What effect on pelvic floor health does early return to exercise have after having a baby?
There has been a lack of research and evidence backed information about the safe return to exercise after having a baby. A recent research paper hot off the press this month (May 4, 2020) studied the long term impacts of returning to exercise in the first 6 weeks after birth. The physiotherapy researchers looked at the impacts of early exercise on urinary incontinence and prolapse in new mums 12 months after.
So, does return to exercise in the first 6 weeks of labour have any negative impacts on the pelvic floor 12 months on?
Here were the study’s findings:
- The exercising group undertook low impact exercise 3 times per week for 30 minutes (such as walking and swimming)
- The non-exercising group did just that!
- The strength and endurance of the pelvic floor muscles was no different in the 2 groups of women when tested at 12 months.
- The reported symptoms of urinary incontinence and prolapse were the same between the 2 groups at 12 months.
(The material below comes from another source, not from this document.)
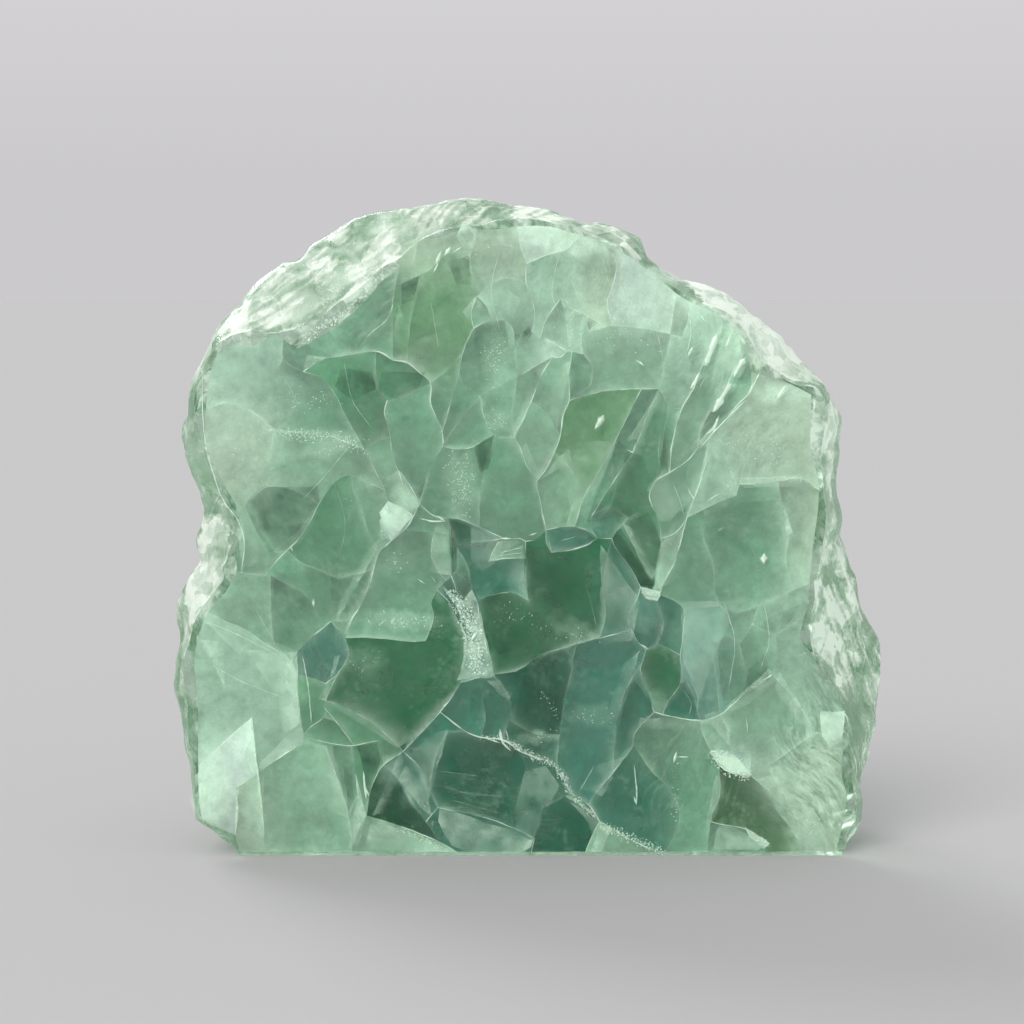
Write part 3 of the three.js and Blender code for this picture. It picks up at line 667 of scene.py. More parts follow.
boundaries = {name: [smooth(line) for line in lines] for name, lines in GRAIN_LINES.items()}
face_edge = smooth(FACE_EDGE)


def grain_outlines():
    """Every grain's outline, found by walking along the boundaries and always taking the same turn."""
    beside = {}
    for line in [face_edge] + [line for lines in boundaries.values() for line in lines]:
        for a, b in zip(line, line[1:]):
            beside.setdefault(a, set()).add(b)
            beside.setdefault(b, set()).add(a)
    outlines, walked = [], set()
    for a in beside:
        for b in sorted(beside[a]):
            loop, here, ahead = [], a, b
            while (here, ahead) not in walked:
                walked.add((here, ahead))
                loop.append(here)
                back = math.atan2(here[1] - ahead[1], here[0] - ahead[0])
                ways = [way for way in sorted(beside[ahead]) if way != here or len(beside[ahead]) == 1]
                here, ahead = ahead, min(ways, key=lambda way: (
                    math.atan2(way[1] - ahead[1], way[0] - ahead[0]) - back) % math.tau or math.tau)
            area = sum(p[0] * q[1] - q[0] * p[1] for p, q in zip(loop, loop[1:] + loop[:1])) / 2
            if area < 0:
                outlines.append(loop)
    return outlines


def edge_distance(points, ring):
    """How far each point lies from a closed outline."""
    start, along = ring, np.roll(ring, -1, axis=0) - ring
    length = np.maximum((along ** 2).sum(axis=1), 1e-9)
    offset = points[:, None, :] - start[None, :, :]
    t = np.clip((offset * along).sum(axis=2) / length, 0, 1)
    return np.sqrt(((offset - t[:, :, None] * along) ** 2).sum(axis=2)).min(axis=1)


# Soft pale clouds in the grains, and painted light, in mm: [x, z, half width, half height, turned in degrees,
# how pale, which is less than 0 for a darker one]. The pale ones on the rim, as at the lower left, are partly
# painted
# light: the glow of light shining through the thin edge.
CLOUDS_AND_PAINTED_LIGHT = [
    (-57, 11.5, 5, 9.5, 0, 0.6), (-41.5, 29.5, 3, 9, 0, 0.25), (35.5, 89.5, 6.5, 5, 40, 0.55),
    (46, 81.5, 7, 3, 8, 0.5), (29.5, 97.5, 4, 4.5, 20, 0.4), (52, 75, 2, 9, 0, 0.3),
    (12.5, 108.5, 11, 3.5, 15, 0.4), (-1.5, 109.5, 5.5, 3.5, 0, 0.25), (-52.5, 76.5, 5.5, 9, 0, 0.12),
    (-21.5, 63, 3, 4, 0, 0.35), (-34.5, 72, 6, 2, 15, 0.25), (-23, 41.5, 10, 2, 0, 0.22),
    (-23, 52, 4, 3, 20, 0.12), (-12, 66, 3.5, 7.5, 0, 0.2), (-5.5, 87, 3, 8.5, 0, 0.18),
    (-5.5, 76.5, 3, 3, 0, 0.2), (2, 21, 5, 1.5, 10, 0.25), (11, 25, 5, 2.5, 0, 0.12),
    (8, 40, 6, 2, -10, 0.14), (35, 66, 2, 3, 0, 0.25), (20, 41.5, 3, 3, 0, 0.12),
    (-28.5, 34.5, 4, 4, 0, 0.1), (12.5, 92, 8.5, 6, 0, 0.12), (-48.5, 75, 7, 7.5, 0, 0.12),
    (-53, 20.5, 5.5, 4, 30, 0.15), (47.5, 13.5, 6, 9, -40, 0.2), (42, 69.5, 5, 3, 0, 0.15),
    (28, 38, 4, 7.5, 0, 0.1), (-24, 15, 3, 3, 0, 0.2), (-20, 11, 2, 3.5, -30, 0.2),
    (5.5, 48, 5.5, 5, 0, -0.14), (21, 97.5, 7.5, 5.5, 0, 0.12), (7, 107.5, 11, 3, -15, 0.25),
    (40, 80, 5.5, 4.5, 40, 0.15), (-27.5, 65.5, 2.5, 2, 0, 0.15), (-15.5, 47, 1.5, 2.5, 0, 0.2),
]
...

So, this very early return to low impact exercise did not increase the incidence of incontinence or prolapse at all.
- The mums who did report issues with incontinence and prolapse at 12 months were overweight or were workers in physically strenuous occupations involving lifting and manual labour.
So, what tips can we take home from this study?
Tip 1. New mums should be encouraged to start general exercise within 6 weeks of giving birth. The importance in the physical and mental wellbeing benefits for new mothers of regular exercise at this time cannot be underestimated.
Tip 2. Exercise in the first 6 weeks should be low impact to not overload the pelvis and pelvic floor muscles after labour. This would include walking and swimming, or gentle mat based exercise.
Tip 3. There is no magical return to exercise guide for a new mum after this first 6 weeks. Each woman is different. Pelvic floor assessment for pelvic floor muscle strength, endurance and prolapse is encouraged for each woman. This, with added consideration of her labour, baby’s weight, her pre-natal fitness, hormonal situation, body type will allow for a safe and pelvic floor appropriate return to exercise of higher impact or load.
Tip 4. If a new mum is overweight or has had a strenuous occupation or activity level in the past, she has a higher chance of urinary incontinence or prolapse. Return to exercise after the initial 6 weeks may need to be adapted and risk factors modified. Again, this is unique to each new mum and a women’s health physiotherapist is the best health professional to guide these mums back to their exercise goals.
So new mums, start your gentle walks, or mat based exercise when you feel ready. But don't feel the pressure, go when you are ready! Finally, do make sure your women's health physio has assessed your pelvis and pelvic floor after this 6 weeks to safely guide you to through the next phases of exercise.